= SOURCE MATERIAL =
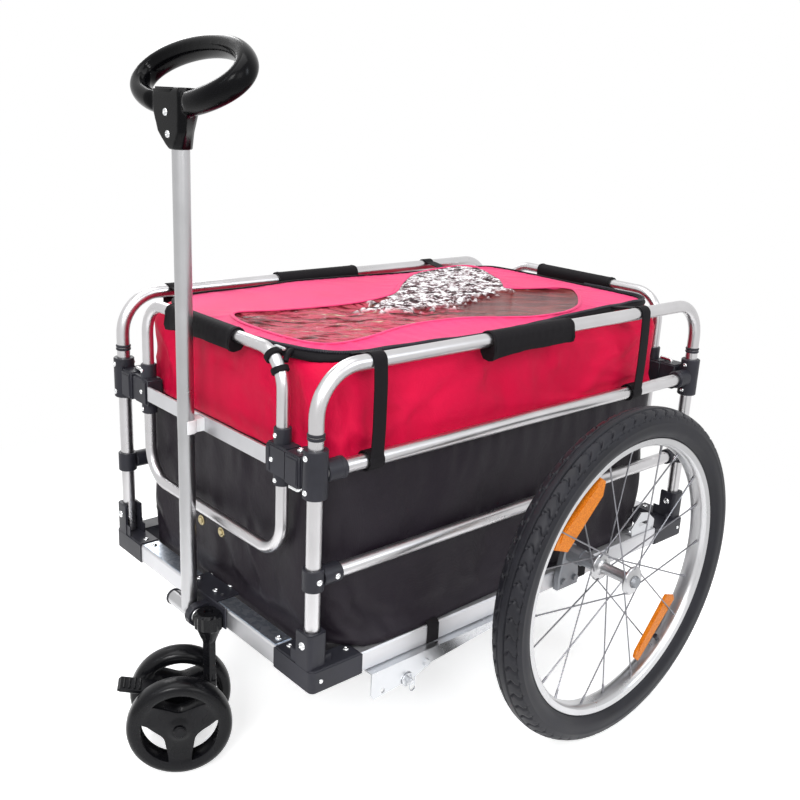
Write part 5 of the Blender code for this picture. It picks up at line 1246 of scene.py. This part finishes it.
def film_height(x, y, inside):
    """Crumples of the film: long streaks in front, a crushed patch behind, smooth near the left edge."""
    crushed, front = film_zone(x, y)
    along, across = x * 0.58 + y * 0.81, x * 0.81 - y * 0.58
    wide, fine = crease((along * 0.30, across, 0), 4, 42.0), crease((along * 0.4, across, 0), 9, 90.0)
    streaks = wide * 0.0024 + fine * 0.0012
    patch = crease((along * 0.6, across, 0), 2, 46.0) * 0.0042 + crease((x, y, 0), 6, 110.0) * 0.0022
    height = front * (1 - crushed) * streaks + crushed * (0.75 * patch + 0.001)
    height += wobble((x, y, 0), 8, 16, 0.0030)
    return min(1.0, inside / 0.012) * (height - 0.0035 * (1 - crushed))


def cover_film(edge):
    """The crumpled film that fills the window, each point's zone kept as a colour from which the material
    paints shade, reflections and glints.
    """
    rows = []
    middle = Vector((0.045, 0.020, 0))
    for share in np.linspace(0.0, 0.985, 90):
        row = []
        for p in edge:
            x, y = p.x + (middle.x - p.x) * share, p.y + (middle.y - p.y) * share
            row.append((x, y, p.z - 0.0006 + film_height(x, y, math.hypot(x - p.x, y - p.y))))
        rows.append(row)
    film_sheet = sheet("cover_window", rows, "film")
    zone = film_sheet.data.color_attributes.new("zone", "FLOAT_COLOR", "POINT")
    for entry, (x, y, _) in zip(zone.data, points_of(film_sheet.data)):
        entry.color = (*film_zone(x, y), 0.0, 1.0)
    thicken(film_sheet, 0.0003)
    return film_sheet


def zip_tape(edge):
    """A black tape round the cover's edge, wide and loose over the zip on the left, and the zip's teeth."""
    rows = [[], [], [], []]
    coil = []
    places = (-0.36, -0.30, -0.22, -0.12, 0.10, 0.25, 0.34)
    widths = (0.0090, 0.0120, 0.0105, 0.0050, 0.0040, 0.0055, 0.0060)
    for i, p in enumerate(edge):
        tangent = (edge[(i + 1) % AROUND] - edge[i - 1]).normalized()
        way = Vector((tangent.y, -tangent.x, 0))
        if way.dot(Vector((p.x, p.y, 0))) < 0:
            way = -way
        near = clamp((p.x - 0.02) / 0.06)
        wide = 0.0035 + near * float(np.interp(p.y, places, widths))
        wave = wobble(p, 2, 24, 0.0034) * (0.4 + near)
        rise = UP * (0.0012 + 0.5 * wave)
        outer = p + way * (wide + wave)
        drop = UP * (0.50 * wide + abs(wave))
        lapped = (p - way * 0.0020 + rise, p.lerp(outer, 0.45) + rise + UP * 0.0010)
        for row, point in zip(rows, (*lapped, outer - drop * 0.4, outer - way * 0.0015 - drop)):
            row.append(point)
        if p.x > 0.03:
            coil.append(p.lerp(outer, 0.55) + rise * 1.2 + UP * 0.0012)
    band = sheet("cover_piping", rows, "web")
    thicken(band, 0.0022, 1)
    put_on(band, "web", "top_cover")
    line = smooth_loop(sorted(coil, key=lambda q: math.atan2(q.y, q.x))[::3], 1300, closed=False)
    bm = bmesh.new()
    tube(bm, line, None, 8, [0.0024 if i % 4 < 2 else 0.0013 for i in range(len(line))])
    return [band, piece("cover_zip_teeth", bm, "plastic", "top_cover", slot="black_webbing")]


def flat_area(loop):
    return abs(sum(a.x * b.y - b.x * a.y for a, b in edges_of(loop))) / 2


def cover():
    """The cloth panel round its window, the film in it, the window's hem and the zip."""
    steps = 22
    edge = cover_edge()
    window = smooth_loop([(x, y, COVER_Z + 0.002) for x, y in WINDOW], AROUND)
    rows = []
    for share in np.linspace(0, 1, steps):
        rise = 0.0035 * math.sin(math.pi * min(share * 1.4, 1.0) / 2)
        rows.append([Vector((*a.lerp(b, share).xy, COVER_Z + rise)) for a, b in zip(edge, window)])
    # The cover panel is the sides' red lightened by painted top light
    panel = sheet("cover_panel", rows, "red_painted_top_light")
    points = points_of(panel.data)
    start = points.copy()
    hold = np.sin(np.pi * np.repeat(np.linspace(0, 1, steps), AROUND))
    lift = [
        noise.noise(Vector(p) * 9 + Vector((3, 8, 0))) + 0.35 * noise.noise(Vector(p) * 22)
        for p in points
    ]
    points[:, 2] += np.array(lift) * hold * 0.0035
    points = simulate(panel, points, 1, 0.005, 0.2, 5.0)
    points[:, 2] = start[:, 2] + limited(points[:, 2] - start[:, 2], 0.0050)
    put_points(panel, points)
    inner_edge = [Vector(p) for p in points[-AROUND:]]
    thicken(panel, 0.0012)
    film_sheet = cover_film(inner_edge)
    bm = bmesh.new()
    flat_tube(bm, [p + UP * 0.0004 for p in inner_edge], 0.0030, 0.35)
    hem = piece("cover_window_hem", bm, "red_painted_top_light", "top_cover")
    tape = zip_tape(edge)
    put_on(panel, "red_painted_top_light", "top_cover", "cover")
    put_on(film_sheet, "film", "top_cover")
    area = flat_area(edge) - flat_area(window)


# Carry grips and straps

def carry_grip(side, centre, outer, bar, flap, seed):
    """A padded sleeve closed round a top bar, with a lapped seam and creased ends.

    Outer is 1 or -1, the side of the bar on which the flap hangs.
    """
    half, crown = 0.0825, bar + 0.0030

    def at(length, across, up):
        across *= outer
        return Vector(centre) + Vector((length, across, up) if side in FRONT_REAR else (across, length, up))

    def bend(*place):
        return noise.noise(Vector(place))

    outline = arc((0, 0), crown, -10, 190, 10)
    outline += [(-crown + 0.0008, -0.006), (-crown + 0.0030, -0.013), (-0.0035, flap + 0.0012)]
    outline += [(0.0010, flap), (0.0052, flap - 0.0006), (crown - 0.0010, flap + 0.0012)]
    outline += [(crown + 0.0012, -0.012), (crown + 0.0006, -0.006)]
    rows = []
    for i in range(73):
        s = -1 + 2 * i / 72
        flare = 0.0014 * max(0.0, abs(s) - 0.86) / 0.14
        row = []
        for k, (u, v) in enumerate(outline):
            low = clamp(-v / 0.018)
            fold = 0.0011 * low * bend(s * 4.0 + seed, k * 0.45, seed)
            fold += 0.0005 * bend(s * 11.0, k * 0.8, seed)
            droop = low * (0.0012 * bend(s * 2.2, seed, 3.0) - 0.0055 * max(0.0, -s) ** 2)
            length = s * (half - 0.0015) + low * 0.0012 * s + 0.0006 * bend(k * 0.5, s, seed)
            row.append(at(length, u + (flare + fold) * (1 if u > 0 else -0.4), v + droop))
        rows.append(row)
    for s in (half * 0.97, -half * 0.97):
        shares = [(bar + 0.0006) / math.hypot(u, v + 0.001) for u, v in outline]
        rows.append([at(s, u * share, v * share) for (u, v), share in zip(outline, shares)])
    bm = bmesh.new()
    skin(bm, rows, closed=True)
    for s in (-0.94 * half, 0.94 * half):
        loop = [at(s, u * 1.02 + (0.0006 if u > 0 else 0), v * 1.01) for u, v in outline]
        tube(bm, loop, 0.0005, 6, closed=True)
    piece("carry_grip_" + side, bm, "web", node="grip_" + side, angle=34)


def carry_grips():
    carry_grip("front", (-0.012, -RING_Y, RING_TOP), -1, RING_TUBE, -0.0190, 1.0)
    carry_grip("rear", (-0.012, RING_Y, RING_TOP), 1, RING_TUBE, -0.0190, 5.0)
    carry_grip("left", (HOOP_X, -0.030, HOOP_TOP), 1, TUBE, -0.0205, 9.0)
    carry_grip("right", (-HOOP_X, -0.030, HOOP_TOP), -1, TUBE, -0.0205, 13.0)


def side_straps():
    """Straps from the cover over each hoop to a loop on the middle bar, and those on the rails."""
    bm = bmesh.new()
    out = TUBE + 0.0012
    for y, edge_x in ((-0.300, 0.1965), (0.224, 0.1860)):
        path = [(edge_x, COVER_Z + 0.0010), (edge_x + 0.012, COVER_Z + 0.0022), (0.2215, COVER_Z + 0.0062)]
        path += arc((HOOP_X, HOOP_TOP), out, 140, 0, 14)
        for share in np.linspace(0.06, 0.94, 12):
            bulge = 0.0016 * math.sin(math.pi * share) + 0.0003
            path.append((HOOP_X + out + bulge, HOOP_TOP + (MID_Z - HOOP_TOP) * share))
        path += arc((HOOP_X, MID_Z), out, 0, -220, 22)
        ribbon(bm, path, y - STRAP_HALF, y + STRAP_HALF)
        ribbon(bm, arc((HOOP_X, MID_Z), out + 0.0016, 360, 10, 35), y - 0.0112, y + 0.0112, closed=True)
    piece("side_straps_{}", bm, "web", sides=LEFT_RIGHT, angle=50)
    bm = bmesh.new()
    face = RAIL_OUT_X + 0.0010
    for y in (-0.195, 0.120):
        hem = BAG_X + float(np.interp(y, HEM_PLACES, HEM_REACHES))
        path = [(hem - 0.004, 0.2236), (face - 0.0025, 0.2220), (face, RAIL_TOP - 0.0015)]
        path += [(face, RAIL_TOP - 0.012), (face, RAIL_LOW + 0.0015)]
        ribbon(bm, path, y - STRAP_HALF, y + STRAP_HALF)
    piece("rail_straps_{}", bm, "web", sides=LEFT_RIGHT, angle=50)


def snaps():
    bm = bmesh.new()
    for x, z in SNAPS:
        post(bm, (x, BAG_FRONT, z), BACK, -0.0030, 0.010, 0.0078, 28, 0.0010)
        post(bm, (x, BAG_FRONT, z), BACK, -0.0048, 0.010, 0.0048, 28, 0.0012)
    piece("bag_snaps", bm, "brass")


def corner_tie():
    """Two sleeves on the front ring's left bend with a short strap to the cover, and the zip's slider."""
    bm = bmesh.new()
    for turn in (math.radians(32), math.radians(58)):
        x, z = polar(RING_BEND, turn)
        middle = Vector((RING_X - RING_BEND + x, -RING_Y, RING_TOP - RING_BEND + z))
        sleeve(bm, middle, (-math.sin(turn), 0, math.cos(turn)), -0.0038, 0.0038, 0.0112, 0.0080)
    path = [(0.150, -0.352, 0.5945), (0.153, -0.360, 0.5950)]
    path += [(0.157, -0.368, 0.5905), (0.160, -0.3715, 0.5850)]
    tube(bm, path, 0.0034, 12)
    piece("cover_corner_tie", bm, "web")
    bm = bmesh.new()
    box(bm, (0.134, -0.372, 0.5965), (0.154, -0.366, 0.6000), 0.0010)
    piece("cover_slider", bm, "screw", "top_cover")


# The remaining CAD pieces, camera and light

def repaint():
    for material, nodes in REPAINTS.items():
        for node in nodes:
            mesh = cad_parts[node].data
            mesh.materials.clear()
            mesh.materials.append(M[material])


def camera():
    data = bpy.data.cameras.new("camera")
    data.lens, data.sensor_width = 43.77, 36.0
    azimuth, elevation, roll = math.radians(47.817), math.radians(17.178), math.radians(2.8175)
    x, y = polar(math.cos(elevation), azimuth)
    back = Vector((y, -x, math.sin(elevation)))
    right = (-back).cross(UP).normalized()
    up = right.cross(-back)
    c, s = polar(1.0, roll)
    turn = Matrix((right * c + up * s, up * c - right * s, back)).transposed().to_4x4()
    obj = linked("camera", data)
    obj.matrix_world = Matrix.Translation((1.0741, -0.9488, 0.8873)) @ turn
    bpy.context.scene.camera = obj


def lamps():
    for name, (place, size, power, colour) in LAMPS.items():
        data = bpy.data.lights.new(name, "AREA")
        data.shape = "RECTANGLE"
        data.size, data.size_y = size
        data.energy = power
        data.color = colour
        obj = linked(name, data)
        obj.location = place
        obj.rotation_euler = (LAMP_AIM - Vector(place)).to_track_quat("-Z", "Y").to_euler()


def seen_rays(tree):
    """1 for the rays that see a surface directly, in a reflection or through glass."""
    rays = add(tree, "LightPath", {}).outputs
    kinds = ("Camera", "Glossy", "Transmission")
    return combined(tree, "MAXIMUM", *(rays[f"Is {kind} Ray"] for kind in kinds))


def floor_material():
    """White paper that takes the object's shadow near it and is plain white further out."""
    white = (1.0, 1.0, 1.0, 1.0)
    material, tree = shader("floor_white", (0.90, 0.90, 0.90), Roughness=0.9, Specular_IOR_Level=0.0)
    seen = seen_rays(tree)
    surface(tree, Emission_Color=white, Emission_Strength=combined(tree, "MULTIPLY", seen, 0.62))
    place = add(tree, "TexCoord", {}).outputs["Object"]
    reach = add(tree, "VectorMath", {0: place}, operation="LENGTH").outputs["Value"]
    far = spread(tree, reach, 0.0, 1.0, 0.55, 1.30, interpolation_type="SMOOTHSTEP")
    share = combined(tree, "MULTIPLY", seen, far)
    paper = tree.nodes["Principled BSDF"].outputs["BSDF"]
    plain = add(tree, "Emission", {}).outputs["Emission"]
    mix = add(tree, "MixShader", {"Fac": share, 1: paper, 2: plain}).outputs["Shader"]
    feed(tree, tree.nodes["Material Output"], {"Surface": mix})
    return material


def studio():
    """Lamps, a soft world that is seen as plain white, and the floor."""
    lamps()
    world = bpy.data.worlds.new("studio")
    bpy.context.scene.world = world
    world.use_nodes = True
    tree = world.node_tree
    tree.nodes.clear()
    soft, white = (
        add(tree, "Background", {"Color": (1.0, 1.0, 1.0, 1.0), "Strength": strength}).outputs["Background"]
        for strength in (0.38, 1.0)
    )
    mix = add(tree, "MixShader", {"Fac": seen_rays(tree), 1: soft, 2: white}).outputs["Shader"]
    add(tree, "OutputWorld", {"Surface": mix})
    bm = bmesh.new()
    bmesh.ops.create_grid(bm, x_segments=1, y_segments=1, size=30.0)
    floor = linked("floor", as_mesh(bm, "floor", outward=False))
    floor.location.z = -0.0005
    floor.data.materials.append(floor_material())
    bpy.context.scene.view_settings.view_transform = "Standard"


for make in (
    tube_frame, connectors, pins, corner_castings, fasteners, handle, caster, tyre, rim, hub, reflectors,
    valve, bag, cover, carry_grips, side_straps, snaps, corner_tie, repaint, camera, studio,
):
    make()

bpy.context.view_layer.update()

= TASK STATEMENT =
List each line holding the string "scene".

= ANSWER BELOW =
Write part 5 of the Blender code for this picture. It picks up at line 1246 of scene.py. This part finishes it.
    bpy.context.scene.camera = obj
    bpy.context.scene.world = world
    bpy.context.scene.view_settings.view_transform = "Standard"